Matthew McConaughey has been on something of a winning streak for the past year or so, with strong supporting work in Bernie, The Paperboy, and Magic Mike. Apparently deciding all at once to drop the tepid romantic comedies and popcorn actioners that have been his bread and butter for the past decade, McConaughey has spent his last clutch of films crafting subtle, nuanced performances that remind one of the early promise he showed as a character actor in the 90s. With Killer Joe, however, McConaughey isn’t the only one who’s gotten his groove back; buffeted by a strong script and inspired performances, William Friedkin finds just the right balance of humor and horror, delivering what is perhaps his finest film since his early 70s heyday.

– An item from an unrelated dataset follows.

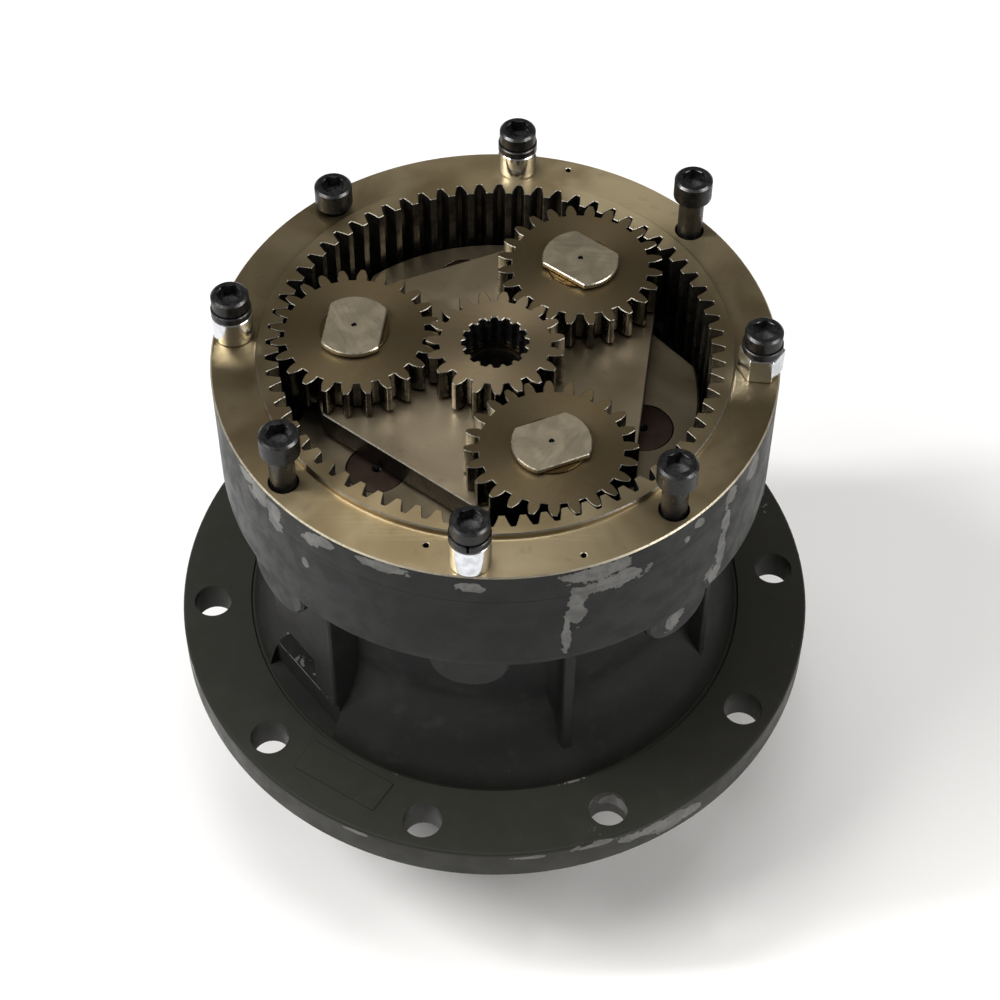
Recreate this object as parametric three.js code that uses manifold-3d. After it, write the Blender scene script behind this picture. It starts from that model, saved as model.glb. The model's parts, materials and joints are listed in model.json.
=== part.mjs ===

McConaughey is the eponymous “Killer Joe” Cooper, a Texas detective who moonlights as a hired assassin. Tracy Letts’ screenplay (from his own play) wisely avoids any moral or practical explication of this arrangement — when asked if investigating his own murders may be a conflict of interest, Joe casually replies that it is “a convenience,” — in order to focus on how the steely psychological warfare of the interrogation room fares in the context of disheveled, double-crossing, down-on-their-luck trailer trash, held tenuously together by the bonds of family and shared troubles.
The family in question is the Smiths — lug-headed paterfamilias Ansel (Thomas Haden Church), trouble-making son Chris (Emile Hirsch), beguilingly intemerate daughter Dottie (Juno Temple), and indecorous stepmother Sharla (Gina Gershon) — who enlist Joe to kill Chris and Dottie’s cuckolding mother when it is learned that she holds a fifty-thousand dollar life insurance policy of which Dottie is the sole beneficiary. Chris intends to use the money to pay off his drug-dealing and gambling debts, send his sister to school, and to reimburse Joe for his services. Joe, however, is unaccustomed to taking payment in arrears and demands a retainer: Dottie.
The scenes between McConaughey and Temple are the film’s most electric and Killer Joe belongs as much to her as it does to him. When the two performers lock eyes, it’s galvanizing; McConaughey’s calm, intimidating glare is met glance for glance by Temple’s assured mix of fear and intrigue. Temple has said that she looked to Sissy Spacek’s marvelous performance in Terrence Malick’s Badlands for inspiration, and while it is true that both Holly and Dottie possess an eerily precocious calm that belies their profound naivete, Temple infuses Dottie with something unhinged, discordant, and repressed. It is to her benefit that Temple appears much younger than her twenty-three years, as the juxtaposition of the infantile and the erotic is established repeatedly throughout the script and staging as an evanescent oasis of purity amidst the depleted shambles of the morally desolate deep south.
Thomas Haden Church provides the film with much of its humor, playing down Ansel’s dimwittedness and playing up his tired resignation. Gina Gershon is rarely given such a meaty role to chew on (pun intended — you’ll see…) and digs right in with the perfect amount of trash and sass to sell it without falling into caricature. Emile Hirsch is game, but perhaps a bit too clean-cut to truly convince in a role originated on the stage by Michael Shannon. Still, he hits all the right notes, which is the most important thing. Overplay anything — the violence, the humor, the eroticism — and Killer Joe could have easily fallen into camp. Instead, and thanks in no small part to Caleb Deschanel’s rich cinematography, all the pieces of this southern-fried Gothic fall perfectly, exhilaratingly into place.
One could be forgiven for having written off William Friedkin. Despite some acceptable action pictures (To Live and Die in LA, Sorcerer) and a valiant but imperfect attempt at a psychological thriller (Bug, also from a Tracy Letts play), nothing in his filmography has so much as hinted at the brilliance he exhibited in The French Connection and The Exorcist. Now, almost forty years later, comes Killer Joe, which does for chicken drumsticks what The Exorcist did for pea soup. But behind the shocks and the laughs lies an excellent picture — indeed, one of the year’s best — about mind games, masculinity, and the acquisition and abuse of power.